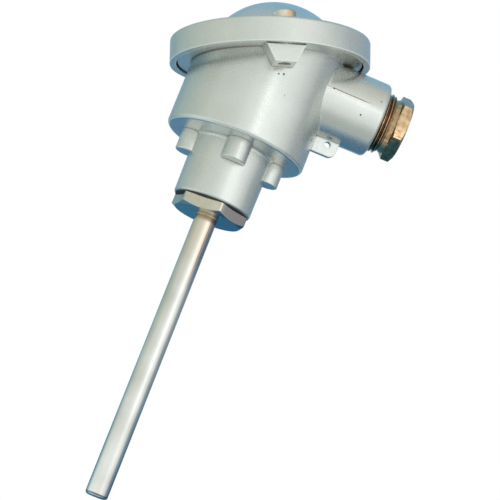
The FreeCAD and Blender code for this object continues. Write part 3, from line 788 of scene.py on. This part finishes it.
def light_tent():
    """Round tent about the object: its glow depends on the direction it is seen in.

    Its points are the radius times (cos(r) cos(t), cos(r) sin(t), sin(r)), for the rise r
    and the turn t, from the head's centre.
    """
    rows, columns = 24, 48
    rise = np.linspace(-math.pi / 2, math.pi / 2, rows)
    turn = np.linspace(0, 2 * math.pi, columns, endpoint=False)
    points = np.stack([
        np.cos(rise)[:, None] * np.cos(turn), np.cos(rise)[:, None] * np.sin(turn),
        np.repeat(np.sin(rise)[:, None], columns, 1)], 2) * tent_radius + head_centre
    mesh = bpy.data.meshes.new("light_tent")
    mesh.from_pydata(points.reshape(-1, 3).tolist(), [],
                     grid_cells(rows, columns)[:-1].reshape(-1, 4).tolist())
    thing = add_object("light_tent", mesh)

    material = bpy.data.materials.new("light_tent")
    tree = empty_tree(material)
    away = combine_vectors(tree, "SUBTRACT", place_vector(tree), head_centre)
    across, deep, height = axes_of(tree, combine_vectors(tree, "NORMALIZE", away))
    angle = combine(tree, "ARCTAN2", across, combine(tree, "MULTIPLY", deep, -1.0))
    azimuth = combine(tree, "ADD", combine(tree, "DIVIDE", angle, 2 * math.pi), 0.5)
    colour = blend_colours(tree, spread(tree, height, *tent_low_range),
                           azimuth_ramp(tree, azimuth, tent_low),
                           azimuth_ramp(tree, azimuth, tent_level))
    colour = blend_colours(tree, spread(tree, height, *tent_high_range), colour,
                           azimuth_ramp(tree, azimuth, tent_high))
    below = combine(tree, "MULTIPLY", spread(tree, deep, *tent_front_range, 1.0, 0.0),
                    spread(tree, height, *tent_deep_range, 1.0, 0.0))
    colour = blend_colours(tree, below, colour, tent_deep)
    colour = blend_colours(tree, spread(tree, height, *tent_floor_range, 1.0, 0.0),
                           colour, tent_floor)
    glow = tree.nodes.new("ShaderNodeEmission")
    output = tree.nodes.new("ShaderNodeOutputMaterial")
    tree.links.new(colour, glow.inputs["Color"])
    tree.links.new(glow.outputs["Emission"], output.inputs["Surface"])
    dress(thing, material)
    thing.visible_camera = False


def camera():
    """Camera below the head, looking up at it, with the probe leaning in the picture."""
    data = bpy.data.cameras.new("camera")
    data.lens = lens_length
    data.sensor_width = sensor_width
    thing = add_object("camera", data)
    back = direction(view_azimuth, view_elevation)
    level = Vector((math.cos(view_azimuth), math.sin(view_azimuth), 0))
    right = math.cos(view_roll) * level + math.sin(view_roll) * back.cross(level)
    turn = Matrix((right, back.cross(right), back)).transposed().to_4x4()
    thing.matrix_world = Matrix.Translation(view_aim + back * view_distance) @ turn
    bpy.context.scene.camera = thing


materials = finishes()
for node, finish in node_finishes.items():
    dress(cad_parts[node], materials[finish])

gland = threaded_gland()
dress(gland, materials["gland"])
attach(gland, "pressure_screw")
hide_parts("gland_screw")

fitting = screwed_fitting()
dress(fitting, materials["hexagon"])
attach(fitting, "head")
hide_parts("hex_fitting")

floor()
white_surround(surround_level)
for box in soft_boxes:
    soft_box(*box)
light_tent()
camera()

scene = bpy.context.scene
scene.view_settings.view_transform = "Standard"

GOAL.
Copy exactly the lines that run from the first line of the data to the line containing "is seen in.", please, with both ends included and nothing else.

WRITTEN RESPONSE.
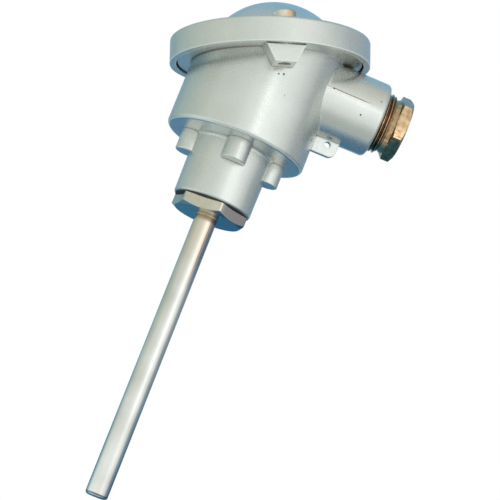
The FreeCAD and Blender code for this object continues. Write part 3, from line 788 of scene.py on. This part finishes it.
def light_tent():
    """Round tent about the object: its glow depends on the direction it is seen in.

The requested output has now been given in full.